Copy nothing but the lines below running from the line containing "section = Plane(origin=path" through the line containing "if empty is", both end lines included.
** START **
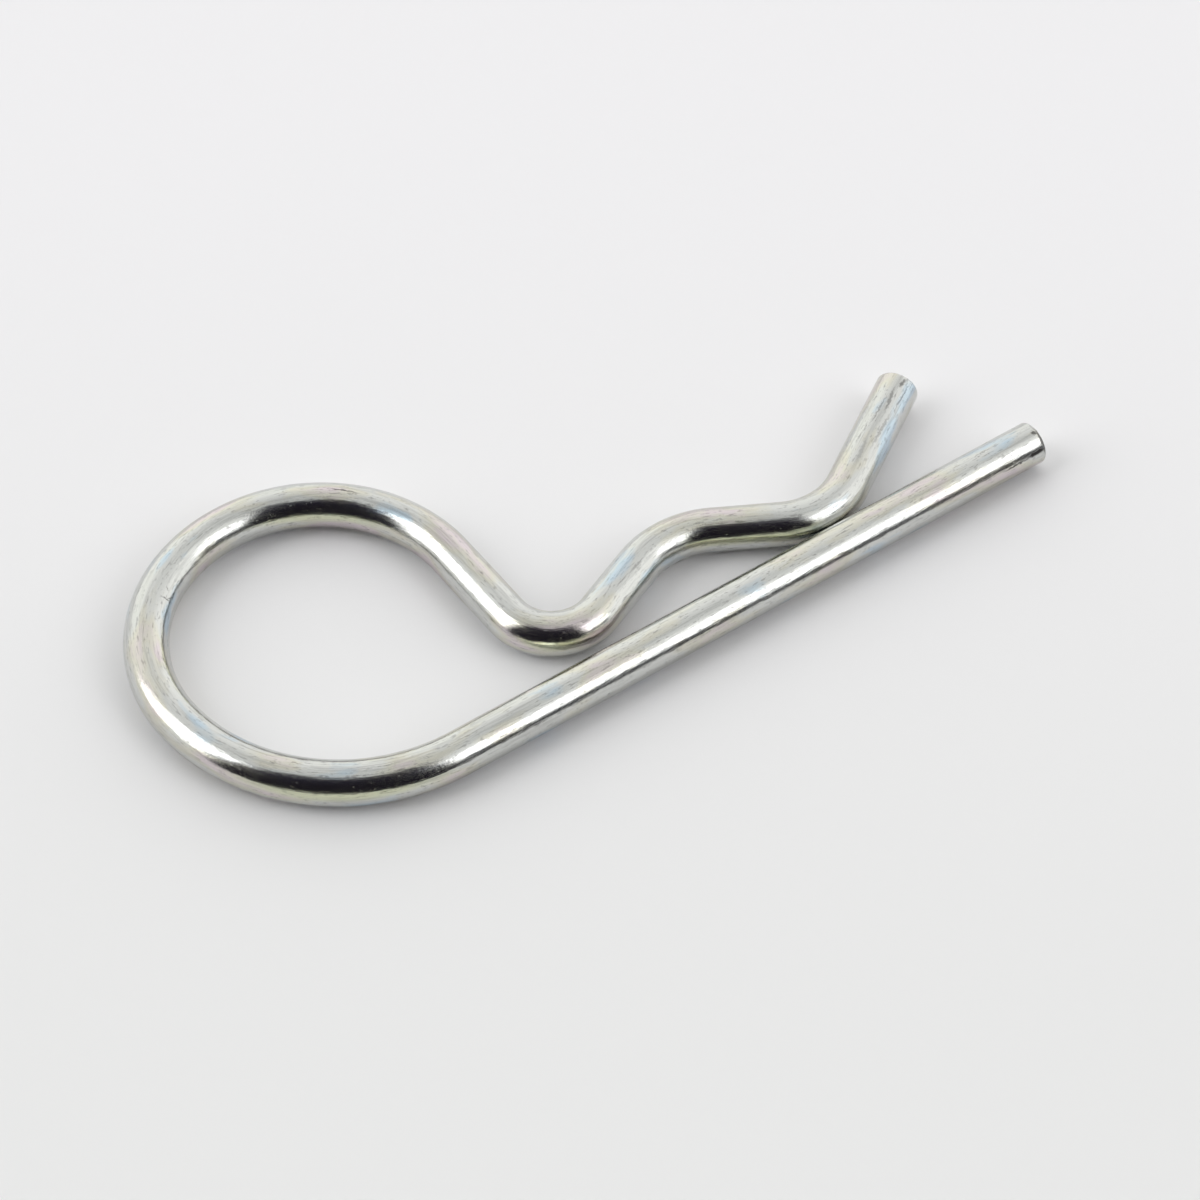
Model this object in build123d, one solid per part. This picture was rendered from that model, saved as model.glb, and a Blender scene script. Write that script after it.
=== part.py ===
from build123d import *
import math
import os

# Hairpin cotter pin (R-clip): one round steel wire bent in a plane and lying flat on z = 0.
# The straight leg runs along X and goes through the cross hole of a shaft. At its far end the wire
# turns up through the finger loop and comes back over the leg: first valley, hump, second valley and
# a flared tip. The hump is concentric with the shaft that the clip grips.
# Every bend is an arc, and the straights between bends are tangent to both of their arcs.
# The origin is under the middle of the clip, with the tip of the leg towards +X and the loop on -X.

# Driving dimensions (mm and degrees). Radii are to the centreline of the wire.
wire_diameter = 3.175
overall_length = 65.1
shaft_diameter = 11.1
loop_radius = 11.55
lead_radius = 14.4
lead_turn = 85.0
throat_length = 6.7
loop_valley_radius = 3.9
loop_ramp_length = 5.0
tip_ramp_length = 4.9
tip_valley_radius = 6.0
flare_angle = 32.4
flare_length = 10.2
loop_valley_gap = 1.1
tip_valley_gap = 0.1
end_rounding = 0.25

wire_radius = wire_diameter / 2
hump_radius = shaft_diameter / 2 + wire_radius

RIGHT_BEND_TO_LEFT = -1
LEFT_BEND_TO_RIGHT = 1


def polar(length, angle):
    """Vector of this length at this angle in the plane of the wire."""
    return Vector(length * math.cos(math.radians(angle)), length * math.sin(math.radians(angle)))


def centre_spacing(radius_sum, straight, rise):
    """Distance along X between two bend centres whose bends a tangent straight joins."""
    return math.sqrt(radius_sum**2 + straight**2 - rise**2)


def straight_heading(start, end, radius_sum, straight, change):
    """Heading of the tangent straight from the bend about start to the bend about end."""
    offset = end - start
    chord = math.degrees(math.atan2(offset.Y, offset.X))
    return chord + change * math.degrees(math.atan2(radius_sum, straight))


def left_bend(centre, radius, heading_in, heading_out):
    """Arc that turns left from one heading to another."""
    return CenterArc(centre, radius, heading_in - 90, heading_out - heading_in)


def right_bend(centre, radius, heading_in, heading_out):
    """Arc that turns right from one heading to another."""
    return CenterArc(centre, radius, heading_in + 90, heading_out - heading_in)


# Centres of the bends, measured from the shaft's centre on the axis of the straight leg.
hump_centre = Vector(0, 0)

loop_valley_y = wire_diameter + loop_valley_gap + loop_valley_radius
loop_valley_x = -centre_spacing(hump_radius + loop_valley_radius, loop_ramp_length, loop_valley_y)
loop_valley_centre = Vector(loop_valley_x, loop_valley_y)

tip_valley_y = wire_diameter + tip_valley_gap + tip_valley_radius
tip_valley_x = centre_spacing(hump_radius + tip_valley_radius, tip_ramp_length, tip_valley_y)
tip_valley_centre = Vector(tip_valley_x, tip_valley_y)

lead_to_loop = polar(lead_radius - loop_radius, -90 - lead_turn)
loop_y = lead_radius + lead_to_loop.Y
loop_from_valley = centre_spacing(loop_radius + loop_valley_radius, throat_length, loop_y - loop_valley_y)
loop_centre = Vector(loop_valley_x - loop_from_valley, loop_y)
lead_centre = loop_centre - lead_to_loop

leg_tip = Vector(loop_centre.X - loop_radius - wire_radius + overall_length, 0)
overall_width = wire_radius + loop_y + loop_radius + wire_radius


def centreline():
    """Centreline of the wire, from the tip of the straight leg to the flared tip."""
    throat_heading = straight_heading(
        loop_centre,
        loop_valley_centre,
        loop_radius + loop_valley_radius,
        throat_length,
        RIGHT_BEND_TO_LEFT,
    )
    rise_heading = straight_heading(
        loop_valley_centre,
        hump_centre,
        loop_valley_radius + hump_radius,
        loop_ramp_length,
        LEFT_BEND_TO_RIGHT,
    )
    fall_heading = straight_heading(
        hump_centre,
        tip_valley_centre,
        hump_radius + tip_valley_radius,
        tip_ramp_length,
        RIGHT_BEND_TO_LEFT,
    )
    # The throat points back down at the leg, so its heading is below -90 rather than above 180.
    lead = right_bend(lead_centre, lead_radius, 180, 180 - lead_turn)
    loop = right_bend(loop_centre, loop_radius, 180 - lead_turn, throat_heading)
    loop_valley = left_bend(loop_valley_centre, loop_valley_radius, throat_heading, rise_heading)
    hump = right_bend(hump_centre, hump_radius, rise_heading, fall_heading)
    tip_valley = left_bend(tip_valley_centre, tip_valley_radius, fall_heading, flare_angle)
    leg = Line(leg_tip, lead @ 0)
    throat = Line(loop @ 1, loop_valley @ 0)
    loop_ramp = Line(loop_valley @ 1, hump @ 0)
    tip_ramp = Line(hump @ 1, tip_valley @ 0)
    flare = Line(tip_valley @ 1, (tip_valley @ 1) + polar(flare_length, flare_angle))
    return Wire([leg, lead, loop, throat, loop_valley, loop_ramp, hump, tip_ramp, tip_valley, flare])


def cotter_pin():
    """The bent wire, lying on z = 0 with the origin under the middle of its outline."""
    path = centreline()
    section = Plane(origin=path @ 0, z_dir=path % 0) * Circle(wire_radius)
    bent_wire = sweep(section, path=path)
    end_faces = [face for face in bent_wire.faces() if face.geom_type == GeomType.PLANE]
    end_edges = [edge for face in end_faces for edge in face.edges()]
    clip = fillet(end_edges, end_rounding)
    middle_x = leg_tip.X - overall_length / 2
    middle_y = overall_width / 2 - wire_radius
    return Pos(-middle_x, -middle_y, wire_radius) * clip


os.makedirs("parts", exist_ok=True)
export_step(cotter_pin(), "parts/cotter_pin.step")
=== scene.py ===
"""Hairpin cotter pin: one bent, zinc-plated spring wire lying on a pale table in a light tent."""

import logging
import math
from dataclasses import dataclass, field
from enum import Enum
from typing import Any

import bpy
from mathutils import Matrix, Vector


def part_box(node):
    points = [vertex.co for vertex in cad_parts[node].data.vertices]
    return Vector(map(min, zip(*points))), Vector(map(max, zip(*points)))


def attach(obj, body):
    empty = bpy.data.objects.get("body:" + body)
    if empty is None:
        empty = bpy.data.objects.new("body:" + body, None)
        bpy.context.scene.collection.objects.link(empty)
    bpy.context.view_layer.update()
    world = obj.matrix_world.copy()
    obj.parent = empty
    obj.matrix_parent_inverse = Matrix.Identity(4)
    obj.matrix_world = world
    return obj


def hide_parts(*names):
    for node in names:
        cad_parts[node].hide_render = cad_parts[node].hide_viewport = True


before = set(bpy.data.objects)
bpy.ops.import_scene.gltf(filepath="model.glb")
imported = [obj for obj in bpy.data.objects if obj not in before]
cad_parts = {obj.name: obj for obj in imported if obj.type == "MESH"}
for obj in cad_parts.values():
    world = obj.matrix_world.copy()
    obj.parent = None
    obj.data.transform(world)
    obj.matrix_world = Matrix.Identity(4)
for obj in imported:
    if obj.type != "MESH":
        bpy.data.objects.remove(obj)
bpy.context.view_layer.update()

NODE = "cotter_pin"
MM = 0.001
LAY = "wire_lay"

log = logging.getLogger(NODE)


def linear(code: str) -> tuple[float, float, float, float]:
    """Turn an sRGB hex colour into linear RGBA.

    Args:
        code: The colour as "#rrggbb".

    Returns:
        Its linear red, green and blue, with an alpha of 1.
    """
    channels = [int(code[place:place + 2], 16) / 255 for place in (1, 3, 5)]
    curved = [c / 12.92 if c <= 0.04045 else ((c + 0.055) / 1.055) ** 2.4 for c in channels]
    return (curved[0], curved[1], curved[2], 1.0)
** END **
> [Exercise output]
    section = Plane(origin=path @ 0, z_dir=path % 0) * Circle(wire_radius)
    bent_wire = sweep(section, path=path)
    end_faces = [face for face in bent_wire.faces() if face.geom_type == GeomType.PLANE]
    end_edges = [edge for face in end_faces for edge in face.edges()]
    clip = fillet(end_edges, end_rounding)
    middle_x = leg_tip.X - overall_length / 2
    middle_y = overall_width / 2 - wire_radius
    return Pos(-middle_x, -middle_y, wire_radius) * clip


os.makedirs("parts", exist_ok=True)
export_step(cotter_pin(), "parts/cotter_pin.step")
=== scene.py ===
"""Hairpin cotter pin: one bent, zinc-plated spring wire lying on a pale table in a light tent."""

import logging
import math
from dataclasses import dataclass, field
from enum import Enum
from typing import Any

import bpy
from mathutils import Matrix, Vector


def part_box(node):
    points = [vertex.co for vertex in cad_parts[node].data.vertices]
    return Vector(map(min, zip(*points))), Vector(map(max, zip(*points)))


def attach(obj, body):
    empty = bpy.data.objects.get("body:" + body)
    if empty is None:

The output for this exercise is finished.